Activation of the inflammasome allows for processing of the inflammatory cytokines, IL1β and IL18, and gasdermin D (GSDMD) to their mature and active forms. Inflammasome activation is influenced by changes in multiple metabolic pathways, many of which impinge on mitochondria. Release of mitochondrial DNA (mtDNA) or its oxidized form (ox-mtDNA) from mitochondria serves as an inflammasome activating signal and is regulated by multiple metabolic changes. In response to stimulation, upregulation of the mitochondrial metabolic enzyme, CMPK2, which participates in the synthesis of mitochondrial dCTP and dUTP, supports the production of mtDNA, while alteration in cholesterol and choline production influence mitochondrial membrane composition and mtDNA release. Reactive oxygen species (ROS) from both mitochondrial and cytosolic sources has also been implicated in the activation of the inflammasome. Mitochondrial ROS (mtROS) has been shown to accumulate in response to stimulation and is reported to originate either from complex III of the electron transport chain or from complex I via a phenomenon termed reverse electron transport (RET). In response to activation, there is also an accumulation of reactive nitrogen species (RNS) and the TCA cycle metabolite, itaconate, both of which have been shown to inhibit inflammasome activation.

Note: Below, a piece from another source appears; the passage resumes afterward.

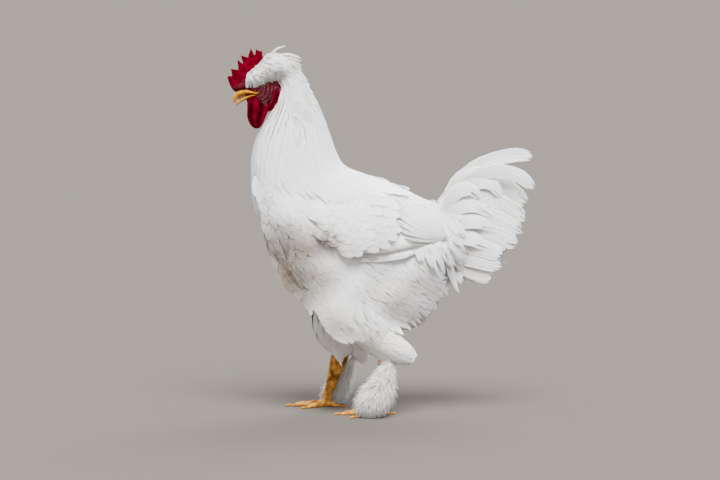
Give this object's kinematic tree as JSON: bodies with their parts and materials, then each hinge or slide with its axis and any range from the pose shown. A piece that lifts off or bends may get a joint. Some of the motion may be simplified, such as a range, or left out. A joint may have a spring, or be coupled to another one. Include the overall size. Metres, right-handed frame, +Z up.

Figure 3.. LPS induced rewiring in central carbon metabolism leads to a dynamic alteration in immunoregulatory metabolites.

During the early response (“Early”) to LPS (± IFNγ) stimulation, increased glycolysis and oxidative respiration, sustained flux through pyruvate dehydrogenase (PDH), and activation of ATP citrate lyase (ACLY) supports production of cytosolic acetyl-CoA. After some time (“Mid” stage), when reactive nitrogen species (RNS) start to accumulate, isocitrate dehydrogenase (IDH) is inhibited by nitrosation and RNS-independent transcriptional suppression. This promotes accumulation of the upstream metabolite citrate. At a similar time, increased immune responsive gene 1 (IRG1) expression causes an accumulation of itaconate, which inhibits succinate dehydrogenase (SDH), leading to a concurrent increase in succinate. This “Mid” stage is therefore characterized by accumulation of the immunomodulatory metabolites, itaconate, succinate, and citrate and corresponds with high levels of HIF-1α, TNF-α and IL6. As time continues (“Late” stage), RNS and ROS accumulate, and oxidative metabolism continues to shut down. This is driven by blockages in flux through PDH, oxoglutarate dehydrogenase (OGDH), and aconitase. Aconitase is inhibited by RNS disruption of its Fe-S cluster. PDH inhibition is mediated by multiple mechanisms targeting each of its subunits. OGDH inhibition is due to loss of catalytic lipoylation of its E2 subunit. All this leads to a decrease in itaconate, succinate, citrate, acetyl-CoA, and succinyl-CoA, which correlates with a decrease in HIF-1α, TNF-α and IL6. Inhibition of the electron transport chain also contributes to the sustained low respiration rate during the late response. The figure shows a timeline synthesized from multiple studies in recent literature, to the best of our knowledge. As there are variations among these studies, comparing exact timing across different studies can be challenging.